(Chris and the Chow Locally gang will write a bi-weekly column on eating, living, playing and everything else local. Be sure to say hi to them on Saturdays at the market.)
I have a particular obsession with Mini-Wheats. Tasty though they are, it’s not the flavor that transfixes me. Rather, the variety of flavors available in grocery stores is what astounds. There are no fewer than ten types of Mini-Wheats available to those who wonder just how many ways a little wheat biscuit can be creatively sweetened.
If you don’t find this all that amazing, there’s more. Mini-Wheats, as their eponymous name suggests, should be of a certain size: mini. This, however, is not entirely the case. In fact, if you weren’t entirely happy with the mini-ness of your Mini-Wheats, you can buy “Little Bites” Mini-Wheats. And don’t feel excluded, those of you with mouths of greater capacity, because Kellogg’s also offers, quite oxymoronically, “Big Bite” Mini-Wheats.
So now we have lots of flavors of Mini-Wheats, and oddly enough we have a few different sizes, too. I have to ask: do we really need this much variety in our Mini-Wheats offerings? I would say no. I don’t believe the market for tasty cereals would be all that affected if we’d limited our ‘Wheats offerings to five, say, or even three. I feel fairly certain there isn’t anyone out there now thinking, “How is it possible, in this day and age, that we don’t have Raspberry Truffle-Vanilla Creme-Almond Mini-Wheats? What is it with this limited choice??”
Why the great variety? The fact is, the food industry makes much of its money on innovation. If companies aren’t pumping out new food products at a constant rate, they have a pretty hard time remaining fresh in the minds of consumers. That makes it harder to maintain their margins and bring in revenue.
Unfortunately, this means our food environment is constantly inundated with new food products–the vast majority of which are processed. Now I’ll admit, it’s nice to have variety, and it’s exciting to try new flavors of things. But, lost in the flood of food novelty are the healthiest whole foods that, from a marketing perspective, are quite unexciting. And as companies constantly drive consumer interest to their newest, processed, packaged goodies, it becomes ever easier for consumers to build a diet based almost entirely on processed foods. Most of the time, that happens at the exclusion of unprocessed fruits, vegetables, and whole grains.

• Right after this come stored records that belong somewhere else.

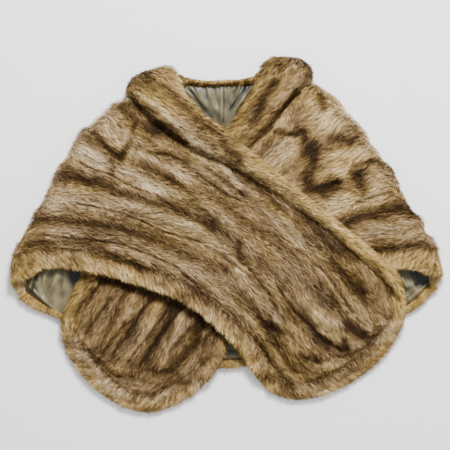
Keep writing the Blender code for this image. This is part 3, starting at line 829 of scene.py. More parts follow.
    def over_fold(self, plan: Array, crest: Array, first_way: Array, way_under: Array) -> tuple[Array, ...]:
        """The rings above the fold: a quarter turn over the crest, and then down to what the front lies on.

        Args:
            plan: Plan points, shaped (rings, samples, 2).
            crest: Plan points of the fold's crest.
            first_way: Directions of the upper sheet at the crest.
            way_under: Directions of the lower sheet.

        Returns:
            Outer points, normals and depths.
        """
        run = plan - crest
        far = np.linalg.norm(run, axis=-1)
        way = np.where(far[..., None] > 1.0, run / np.maximum(far, 1e-6)[..., None], first_way)
        radius = fold_radius(crest[:, 1])
        sine = np.clip(1 - far / radius, 0, 1)
        way = self.turned(way_under, way, 180 - np.degrees(np.arcsin(sine)))
        cosine = np.sqrt(1 - sine**2)
        thick = FRONT_THICK - (FRONT_THICK - BACK_THICK) * np.arcsin(sine) / np.pi
        blend = smooth((far - radius) / FOLD_REACH)
        lying = self.resting_on(plan) + FRONT_THICK
        height = np.where(far < radius, radius * (1 + cosine), 2 * radius * (1 - blend) + lying * blend)
        if self.support is not None:
            height = np.maximum(height, lying * smooth(far / radius - 1.0))
        return at_height(plan, height), at_height(-way * sine[..., None], cosine), thick

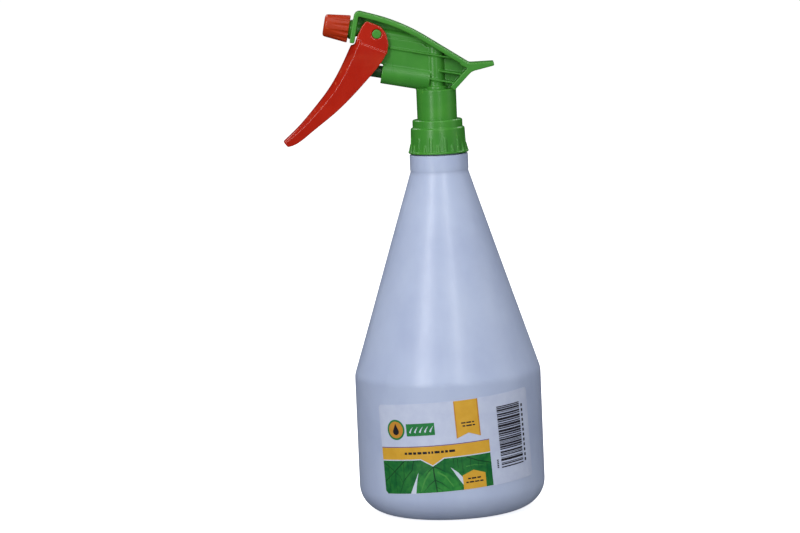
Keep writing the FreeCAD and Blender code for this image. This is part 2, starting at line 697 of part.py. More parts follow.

This isn’t the recipe for healthy eating. Every bit of nutrition science, conducted here and abroad, suggests maintaining a diet high in unprocessed or minimally processed whole foods. Our food “innovations” don’t reflect that sound, time-honored, advice.
Enter the newfound interest in local foods, a movement that makes fruits and vegetables interesting again. If you wonder why so many public health advocates, researchers, and recently, politicians, have been so supportive of the movement, it’s because the excitement about local foods is really excitement about whole, healthy foods.
There are lots of other good reasons to be excited, as well. It’s not just local produce you’re buying; it’s produce from a farmer you get to meet, or at least learn about. It’s not just nutritious food you’re buying; it’s a purchase that helps support local agriculture, your local economy, and a diversified food system. And if you’re buying locally, you’re probably buying foods that supplant processed products you might otherwise have bought at the grocery store.
Fruits and vegetables, quite excitingly, are back on the food scene. And the movement to ‘go local’ is helping propel them there. This column, new for the Downtown Phoenix Journal, will explore this and other aspects of the local food movement. You’ll find articles on what local foods can mean for health, for the environment, and for the economy. You’ll get a chance to learn about some of the nutrition science behind food and health. And, you’ll get a chance to learn about who is involved in producing and selling local foods, and how and why they do it.